Last year, I read “Paris 1919, Six Months that Changed the World,” Margaret MacMillan’s best seller published in 2001. This book told about the Treaty of Versailles signed on June 28, 1919, which ended World War I. She covered the difficult challenges, personalities, issues, and disappointments that the Allies confronted.
I thought the treaty’s main legacy was the mistreatment of Germany especially in regards to reparations. Since Germany surrendered accepting President Wilson’s Fourteen Points, they felt betrayed when the victorious powers ignored the agreement. This double-cross provided fuel for Hitler and justification for his conquests.
The four major powers that led the Paris Peace Conference — Great Britain, France, United States, and Italy — had to grapple with enormous issues, nationalism, secret treaties, rebellions, fear of Bolshevism, new borders, colonial acquisitions, not to mention the break up of two empires — Austro-Hungarian and Ottoman.
Foreshadowing the treaty was the French desire to revenge their humiliating defeat in 1871 in the Franco-Prussian War.
Many including me blamed the inferior peace treaty for the seeds for the WWII. But Dr. MacMillan states, “When the war came n 1939, it was the result of twenty years of decisions since Versailles, not of arrangements made in 1919.”

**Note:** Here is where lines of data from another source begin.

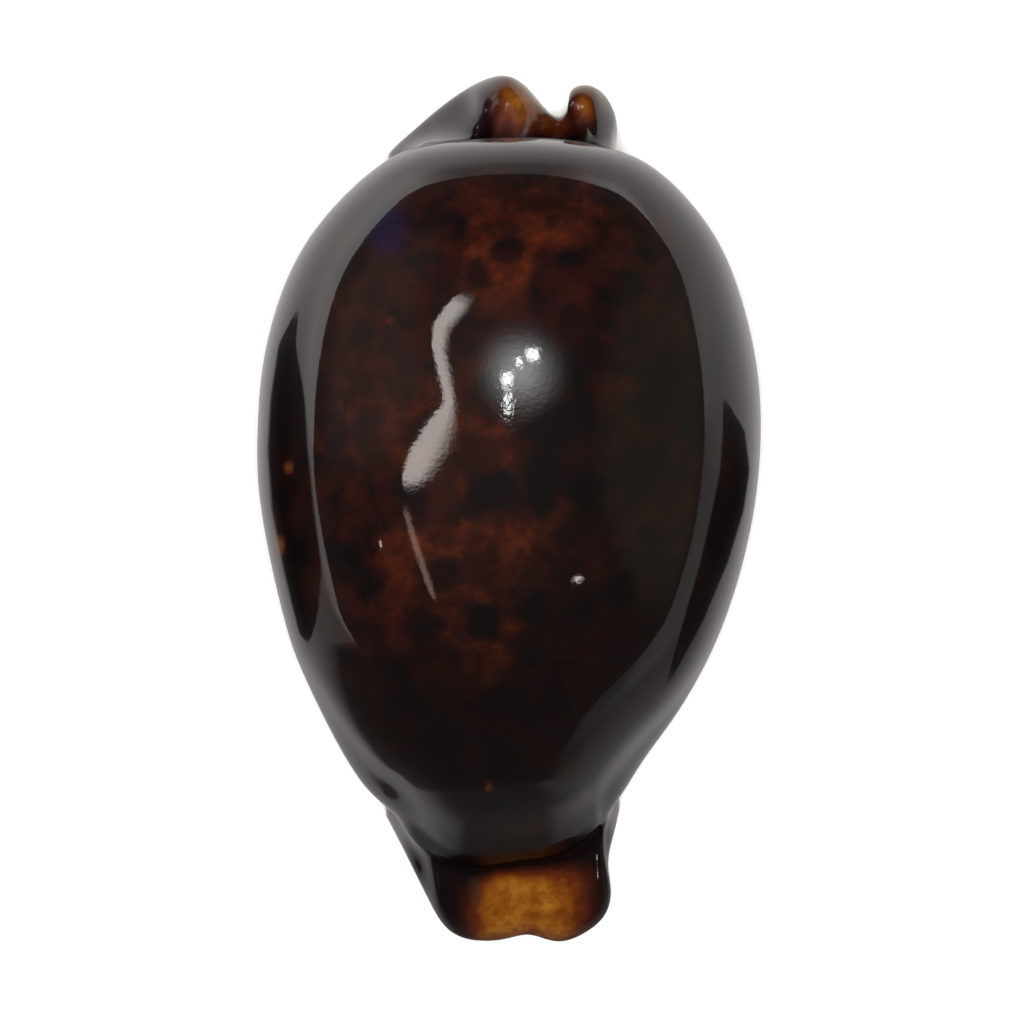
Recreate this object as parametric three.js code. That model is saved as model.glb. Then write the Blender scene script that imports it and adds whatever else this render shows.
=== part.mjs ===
import * as THREE from 'three';

// Panther cowrie shell: a hollow, egg-shaped sea snail shell that lies on its toothed base.
// Millimetres, +Z up, +Y towards the broad hind end, +X on the inner-lip side as seen from above.
// The skin is one bag: columns run from the top of the dome down over the rim, across the base to
// the lip of the slit, through the slit and up inside to the ceiling of the hollow.

// Driving dimensions
const LENGTH = 70;
const WIDTH = 40.5;
const HEIGHT = 33.5;
const WALL = 2.6;
const BASE_THICKNESS = 4.6;
const TOOTH_REACH = 0.4;
const TOOTH_GROOVE = 0.4;
const TEETH_AROUND = 72;

// Dome: its highest point in plan, the height of its widest level, and how it bends at the top
const SUMMIT = [0, 5.5];
const WAIST_HEIGHT = { side: 14, back: 18.5, front: 10.4 };
const FRONT_SLOPE_LATITUDE = 64;
const SHOULDER_BULGE = 0.09;
const TOP_BEND = { across: 0.05, along: 0.0225 };
const DOME_LATITUDES = [14, 28, 42, 55, 67, 79, 90];
const HOLLOW_LATITUDES = [76, 58, 38, 18];

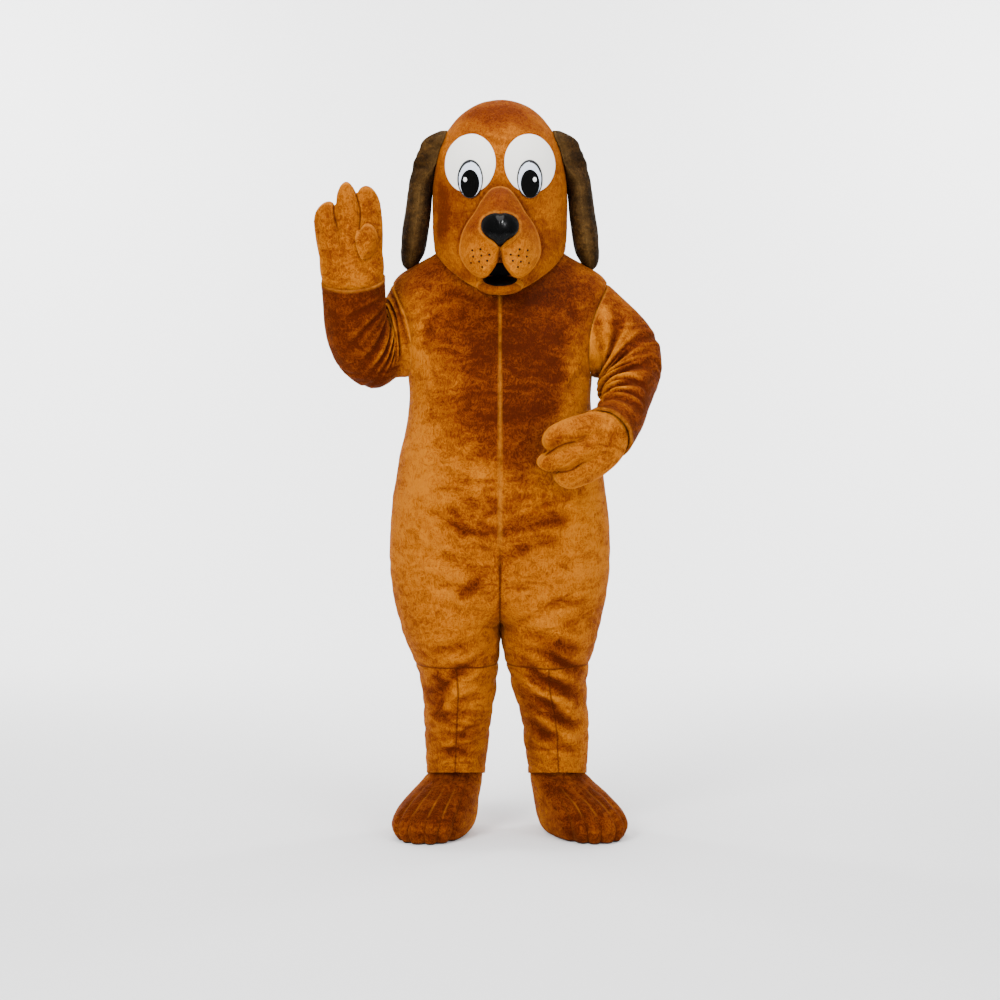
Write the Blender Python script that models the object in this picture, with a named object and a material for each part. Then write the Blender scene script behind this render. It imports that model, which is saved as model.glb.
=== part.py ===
"""Dog mascot costume, worn and filled out, with no wearer: a plush jumpsuit with a tail, a hollow
head, two mitts and two foot covers.

Every panel of cloth is a wall lofted through rings. The rings come from short tables of heights and
girths, measured in metres above the floor, with the dog facing -Y and its left hand at +X. The whole
part is then lowered so that its origin is at the wearer's shoulders, which carry the costume.
"""

import math
from collections import namedtuple

import bmesh
import bpy
import numpy as np

# ---------------------------------------------------------------- driving dimensions, in metres

SHOULDER = 1.380  # height of the shoulder points above the floor, and of the origin
PLUSH = 0.004  # plush with its pile
FOAM = 0.010  # plush on a foam shell, in the head
FELT = 0.002
SEAM = 0.0003  # gap between pieces that meet
UNDERARM = 1.145
FORK = 0.700  # where the centre seams start to turn in between the legs
CROTCH = 0.535
KNEE = 0.430
HEM_FRONT, HEM_BACK = 0.168, 0.122
CROWN = 1.830
LEAN = 0.017  # how far the legs stand over towards the dog's left
LEAN_TOP, LEAN_FOOT = 0.560, 0.230  # the heights between which they come to lean so

AROUND = 8  # columns of faces from a centre seam to a side seam
ARMHOLE_STEPS = 8  # rows of faces beside an armhole
SLEEVE_STEPS = 15
FRONT, BACK = -1, 1

# ---------------------------------------------------------------- tables

# Half of the suit's girth at each height. inner is 0 where the two halves are one body, and below the
# crotch it is the inside of the leg. square is the power of the rounded outline, 2 for an ellipse.
Girth = namedtuple("Girth", "height inner outer front back square")
BODY = [
    Girth(0.080, 0.058, 0.203, 0.040, 0.138, 2.00),
    Girth(0.178, 0.052, 0.205, 0.052, 0.140, 2.00),
    Girth(0.215, 0.046, 0.207, 0.058, 0.140, 2.00),
    Girth(0.253, 0.042, 0.209, 0.066, 0.140, 2.00),
    Girth(0.290, 0.036, 0.209, 0.076, 0.140, 2.05),
    Girth(0.328, 0.028, 0.208, 0.088, 0.139, 2.10),
    Girth(0.365, 0.020, 0.208, 0.101, 0.137, 2.10),
    Girth(0.403, 0.014, 0.213, 0.115, 0.135, 2.10),
    Girth(0.440, 0.009, 0.222, 0.129, 0.135, 2.10),
    Girth(0.478, 0.005, 0.235, 0.142, 0.138, 2.15),
    Girth(0.515, 0.002, 0.246, 0.153, 0.145, 2.20),
    Girth(0.535, 0.000, 0.251, 0.158, 0.149, 2.20),
    Girth(0.553, 0.000, 0.255, 0.162, 0.155, 2.25),
    Girth(0.590, 0.000, 0.264, 0.170, 0.163, 2.30),
    Girth(0.628, 0.000, 0.270, 0.177, 0.171, 2.35),
    Girth(0.665, 0.000, 0.274, 0.186, 0.182, 2.40),
    Girth(0.740, 0.000, 0.275, 0.198, 0.198, 2.40),
    Girth(0.815, 0.000, 0.270, 0.210, 0.208, 2.40),
    Girth(0.890, 0.000, 0.260, 0.218, 0.210, 2.40),
    Girth(0.965, 0.000, 0.248, 0.222, 0.207, 2.40),
    Girth(1.003, 0.000, 0.238, 0.222, 0.205, 2.40),
    Girth(1.078, 0.000, 0.226, 0.213, 0.203, 2.40),
    Girth(1.153, 0.000, 0.230, 0.197, 0.203, 2.40),
    Girth(1.228, 0.000, 0.247, 0.174, 0.201, 2.40),
    Girth(1.303, 0.000, 0.264, 0.143, 0.194, 2.40),
    Girth(1.345, 0.000, 0.272, 0.123, 0.185, 2.40),
    Girth(1.380, 0.000, 0.268, 0.104, 0.173, 2.30),
    Girth(1.400, 0.000, 0.253, 0.092, 0.165, 2.25),
    Girth(1.428, 0.000, 0.208, 0.084, 0.152, 2.15),
    Girth(1.445, 0.000, 0.176, 0.0797, 0.140, 2.10),
    Girth(1.473, 0.000, 0.136, 0.073, 0.114, 2.00),
    Girth(1.500, 0.000, 0.098, 0.066, 0.085, 2.00),
]

# The head's outline at each height. The rim below it dips to the chest at the front.
Skull = namedtuple("Skull", "height half_width front back square")
HEAD = [
    Skull(1.340, 0.120, 0.138, 0.150, 2.0),
    Skull(1.385, 0.140, 0.149, 0.158, 2.1),
    Skull(1.425, 0.156, 0.155, 0.168, 2.2),
    Skull(1.463, 0.167, 0.156, 0.182, 2.25),
    Skull(1.500, 0.172, 0.156, 0.193, 2.3),
    Skull(1.540, 0.173, 0.159, 0.199, 2.3),
    Skull(1.590, 0.172, 0.166, 0.201, 2.3),
    Skull(1.640, 0.167, 0.172, 0.193, 2.25),
    Skull(1.690, 0.157, 0.168, 0.176, 2.2),
    Skull(1.730, 0.143, 0.157, 0.155, 2.1),
    Skull(1.768, 0.119, 0.134, 0.125, 2.0),
    Skull(1.797, 0.091, 0.104, 0.091, 2.0),
    Skull(1.818, 0.056, 0.064, 0.053, 2.0),
    Skull(1.830, 0.0015, 0.0015, 0.0015, 2.0),
]
# Height of the head's rim, by the angle round from the front.
Rim = namedtuple("Rim", "angle height")
RIM = [
    Rim(0, 1.344),
    Rim(25, 1.360),
    Rim(50, 1.398),
    Rim(75, 1.446),
    Rim(95, 1.465),
    Rim(120, 1.463),
    Rim(150, 1.451),
    Rim(180, 1.442),
]

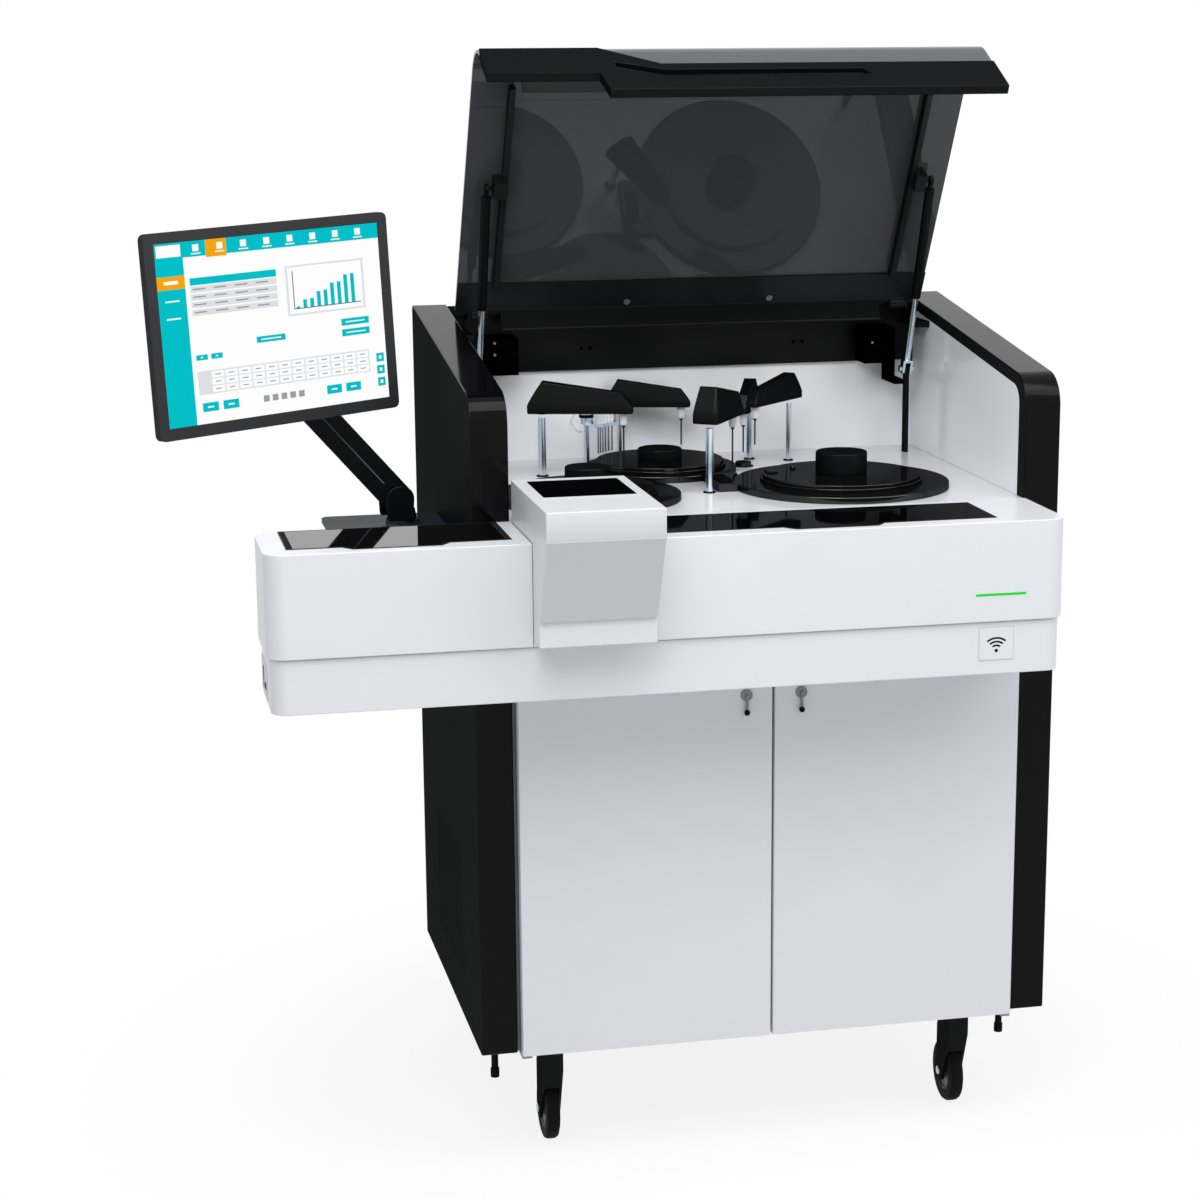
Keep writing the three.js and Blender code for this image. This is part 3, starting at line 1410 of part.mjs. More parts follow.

While many believe that the chapter is closed for World War I, many of the problems today occurred because of its effects such as Israel/Palestine, Iraq, Yugoslavia, Syria, and Lebanon.
While most have tired from the wars in Afghanistan and Iraq, many still want to use force in Syria, Libya, Egypt, and most recently with Russia over the Ukraine conflagration. If more people read history, they might see the futility of wasting our treasure and youth in more fighting.